Kari Tapani Jalkanen (22 November 1945 – 7 December 2010), better known by his stage name Kari Tapio, was a Finnish schlager and country & western singer. During his career, he was one of the most popular singers in Finland for decades; having sold over 830,000 certified records (during his career and posthumously), he is the best-selling soloist in the country. Kari Tapio was born in Suonenjoki, Finland.  In the 1960s he performed in his home town Pieksämäki with the local bands ER-Quartet and Jami & The Noisemakers. In 1966 he took singing lessons from Ture Ara.

After Kari Tapio's first single "Tuuli kääntyköön"/"Niskavuoren nuorimmainen" in 1972, he performed in Ilkka "Danny" Lipsanen's show. In the beginning his role was to take care of the snake that was used in the show. Before music became a job for him, he worked as a typesetter in a printing house.

In 1976 Kari Tapio finally broke through with his single Laula kanssain (literally "Sing with Me", a Finnish cover of Jackpot's Sing My Love Song), which was followed by Viisitoista kesää ("Fifteen Summers," a cover of Living Next Door to Alice) and Kaipuu ("Longing", a cover of Mort Shuman's Sorrow). In later years Olen suomalainen ("I Am a Finn", a cover of Toto Cutugno's L'Italiano), Myrskyn jälkeen ("After the Storm"), En pyydä paljon ("I Don't Ask for Much", a cover of Paulina Rubio's Te Quise Tanto) and Paalupaikka ("Pole Position"), among others, were among his most popular songs.
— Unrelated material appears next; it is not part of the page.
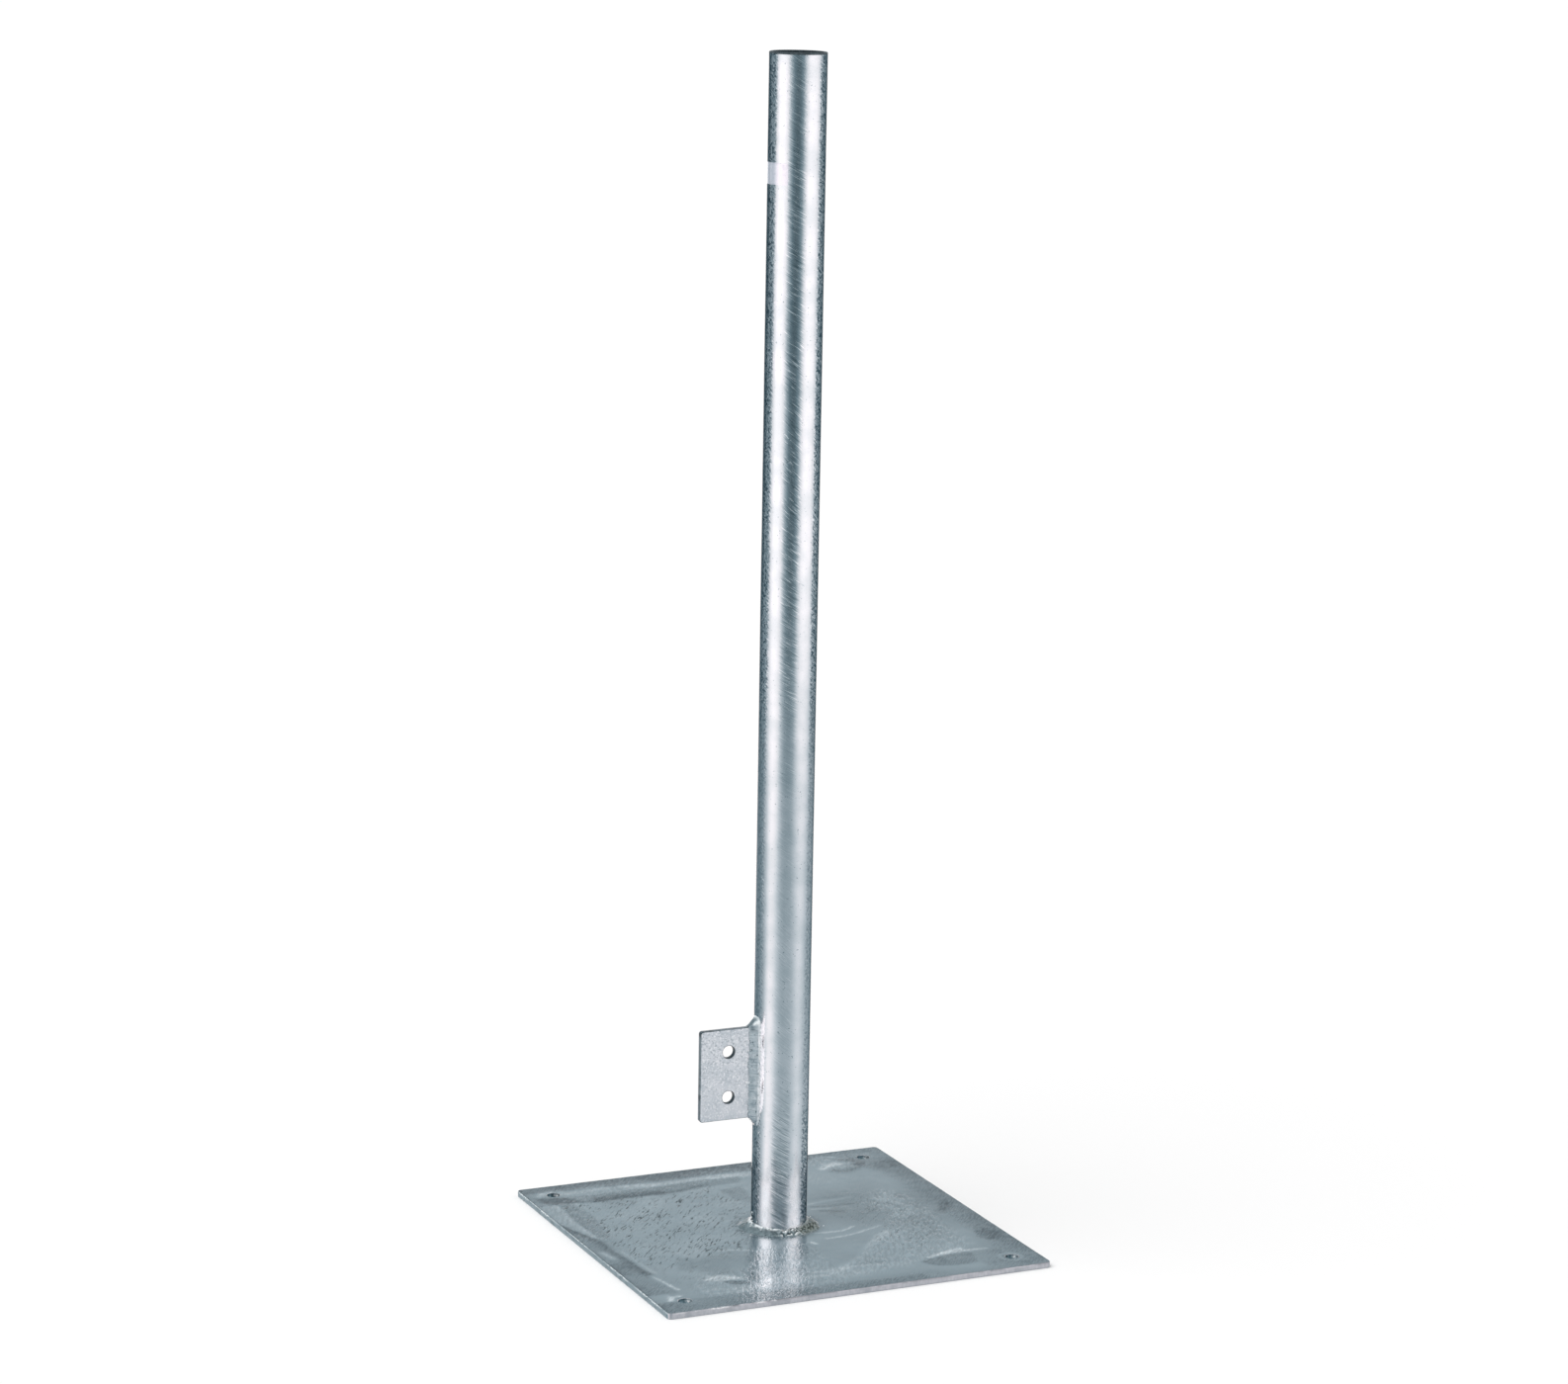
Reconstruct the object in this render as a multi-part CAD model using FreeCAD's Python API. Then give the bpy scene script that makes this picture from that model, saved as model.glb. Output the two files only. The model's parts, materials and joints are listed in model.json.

In 2003 the Iskelmä-Finlandia award was given to him.

Many of Kari Tapio's songs have influences from country music. He sang many Finnish versions of the songs of Johnny Cash, Waylon Jennings, and Kris Kristofferson.

Kari Tapio was one of the candidates to represent Finland in the Eurovision Song Contest 2008 with the song Valaise yö ("Light up the night"). In the finals, he placed second; and Teräsbetoni was chosen to represent Finland.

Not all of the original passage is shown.